SHELBY, N.C. -- Employees of a rest home who discovered a 77-year-old resident outside, frozen to death, returned her body to bed and pretended to authorities that she had died there, Cleveland County Sheriff Dan Crawford says.
Ellie Lucinda Wall was found dead about 7 a.m. Sunday outside Whispering Pines Home, a 23-bed facility near Shelby with a history of state safety and health violations.
Though Ms. Wall already had died by the time rest home workers discovered her, clad only in undergarments, they told the physician who signed her death certificate that she had died inside of natural causes, Sheriff Crawford said. Dr. Robert Dorn of Lattimore signed the certificate. He couldn't be reached for comment yesterday.
"They brought her inside, cleaned her up and clothed her," Sheriff Crawford said. "They just said she died in her sleep in bed."
That's what Ms. Wall's sister, Viola Philbeck, of Shelby, said Whispering Pines co-owner Blanche Yelton told her when she called Sunday morning to notify her of the death.
"They tried to cover up, I think," Ms. Philbeck said. "It's just a horrible thing. They just called and said Ellie passed away. They didn't go into no details or nothing."
Whispering Pines owners Blanche and Leonard Yelton did not return telephone calls yesterday.
"Anything you want, you'll have to get from the Cleveland County Sheriff's Department," said a man who identified himself only as a manager at the home.
Sheriff Crawford said the circumstances of Ms. Wall's death would have remained a secret if not for an anonymous telephone tip to his department Sunday night.
The investigators then ordered an autopsy, Sheriff Crawford said. Yesterday, the North Carolina Medical Examiners Office found that she had died of exposure.
"It was way below 20 degrees that night," Sheriff Crawford said. "She was out there from sometime after 9 o'clock Saturday night until somebody found her at 7 a.m." Sunday. The home is in a residential area off N.C. 150.
The sheriff said anyone involved could face criminal neglect charges, possibly manslaughter, if evidence emerges that their inaction somehow brought about Ms. Wall's death. A retired grape packer who spent most her life in California, Ms. Wall moved into Whispering Pines seven or eight years ago because of failing eyesight and other health problems, Ms. Philbeck said.
Ms. Philbeck said her sister was able to move about her room, but couldn't see well enough to feed herself.
Sheriff Crawford said that Ms. Wall and other residents were supposed to remain inside after 9 p.m. and that alarms on the door should have sounded when any resident ventured outside.
"For whatever reason, they didn't hear the buzzer," he said.
The sheriff said his investigators haven't determined whether the alarm was faulty or whether the staffing at the rest home was insufficient.
Those questions, he said, will be settled by inspectors for state and county social service agencies who have begun looking into Ms.

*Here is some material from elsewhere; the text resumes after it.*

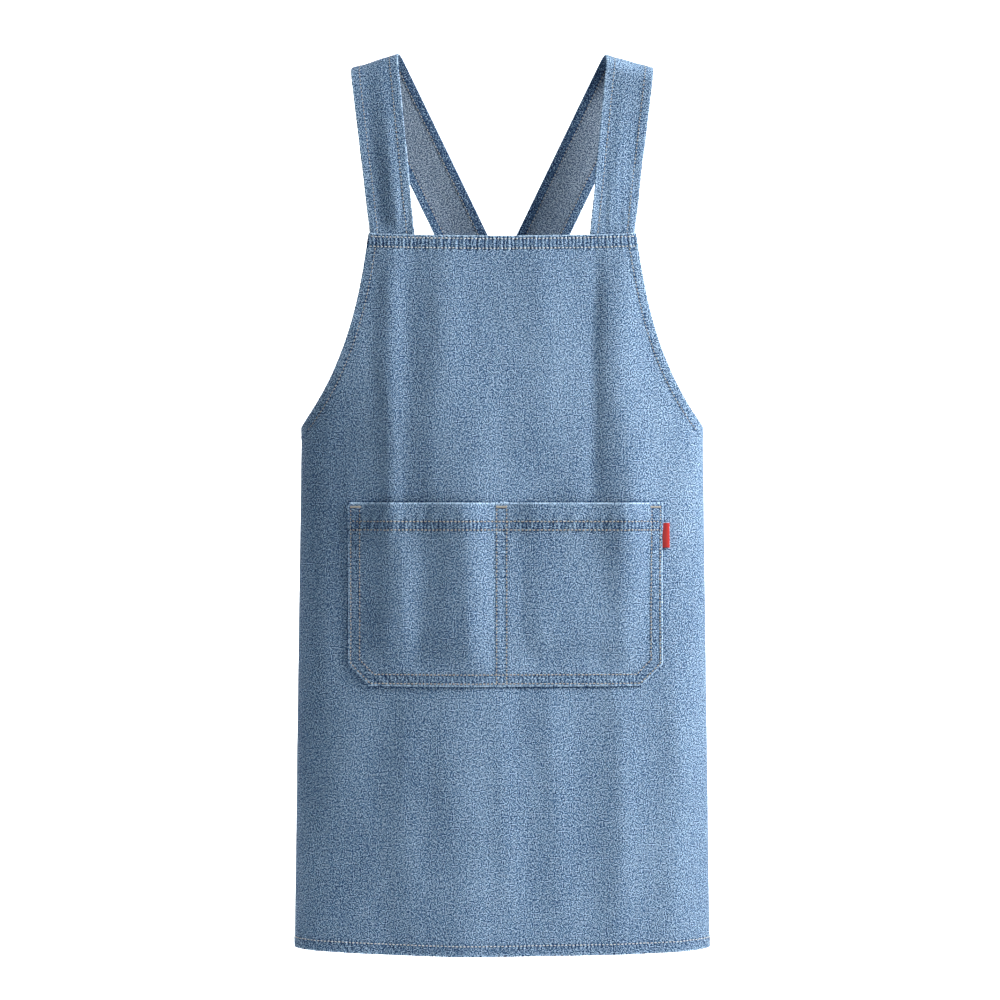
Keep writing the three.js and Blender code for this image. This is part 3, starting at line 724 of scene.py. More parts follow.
def build_front():
    """The front panel with its turned hem and armholes, and ditches where it is stitched."""
    x, z = front_grid()
    middle, like = on_front(x, z, 0)
    below, above, inset = BIB_Z - z, z - hem_z(x), armhole_depth(x, z)
    hem, arm, top = band(above, HEM_BAND), band(inset, EDGE_BAND), band(below, BIB_BAND, (0.6, 0.5))
    ditch = (
        bump(above, HEM_ROW, 0.9) + bump(inset, EDGE_ROW, 0.9)
        + bump(below, BIB_ROWS[0], 0.8) + bump(below, BIB_ROWS[1], 0.9))
    ditch = np.clip(ditch, 0, 1)
    proud, behind, sunk = FRONT_LAYERS
    out = CLOTH + proud * np.maximum(hem, np.maximum(arm, top)) - sunk * ditch
    inn = CLOTH + behind * np.maximum(hem, arm)
    edge = 1.2 * bump(below, 0, 0.9) + 0.5 * bump(above, 0, 1.4) + 0.4 * bump(inset, 0, 1.4)
    wear = front_puckers(x, z)[1] + edge - 0.8 * ditch - 0.2 * hem - 0.12 * top
    # Painted shadow round the pocket's sewn edge and above its mouth.
    wear = wear - 1.2 * pocket_painted_shadow(x, z)
    turned = (above < HEM_BAND) | (inset < EDGE_BAND)
    arm_seam = window(inset, 5.5, 10.5, 1.5) * smooth(z, SIDE_Z - 16, SIDE_Z)
    seam = seam_marks(
        x.shape, (window(below, 1.4, 13.6, 1.2), x), (hem_seam(above), x),
        (0.55 * arm_seam, armhole_run(z)))
    piece = shell("front_cloth", middle, like, out, inn, BOTH, cloth_uv(middle), wear, turned, seam=seam)
    place(piece, "front", "denim", "front_panel", "front_hem_fold",
          "armhole_facing_left", "armhole_facing_right")


def front_stitching():
    """Two rows along the bib's top, one along the hem and one in each armhole."""
    lift = CLOTH + 0.3
    span = np.linspace(-1, 1, 420)
    for name, below in zip(("upper", "lower"), BIB_ROWS):
        z = np.full(span.shape, BIB_Z - below)
        x = span * (armhole_x(z) - 1.5)
        sew(f"bib_stitches_{name}", on_front(x, z, lift), PALE_THREAD, "front",
            f"bib_topstitch_{name}", width=1.15, seed=int(below))
    x = span * (HEM_HALF - 0.5)
    x_table, s_table = arc_table(HEM_Z, -1)
    x = np.sign(span) * np.interp(np.abs(span) * s_table[-1], s_table, x_table)
    sew("hem_stitches_front", on_front(x, hem_z(x) + HEM_ROW, lift), PALE_THREAD, "front",
        "front_hem_topstitch", seed=7)
    for name, side in SIDES:
        last = len(ARMHOLE) - 1
        t = np.linspace(0.012, 0.955, 260) * last
        at = np.stack([np.interp(t, np.arange(last + 1), ARMHOLE[:, k]) for k in range(2)], -1)
        slope = armhole_slope(at[:, 1])
        at = at + unit(np.stack([-np.ones_like(slope), -slope], -1)) * EDGE_ROW
        sew(f"armhole_stitches_{name}", on_front(side * at[:, 0], at[:, 1], lift), BEIGE_THREAD,
            "front", f"armhole_topstitch_{name}", seed=20 + side)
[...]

Wall's death.
Whispering Pines lost state permission to admit new residents for two months in 1992 and has been penalized four other times for improper patient care, said Lynda McDaniel, North Carolina Division of Facility Services deputy director.
The home was cited in August 1992 for restraining a patient too tightly in bed with "a hard knot" and not adequately providing staff to care for that patient, Ms. McDaniel said.
The state fined Whispering Pines $250, saying that error created "a substantial risk of death or serious bodily injury," Ms. McDaniel said.
Other violations were reported that same month after Whispering Pines admitted a resident needing more care than it was licensed to provide and for improper management of drugs.
In 1994, the home received a $250 fine for not following a doctor's orders to administer oxygen to a patient.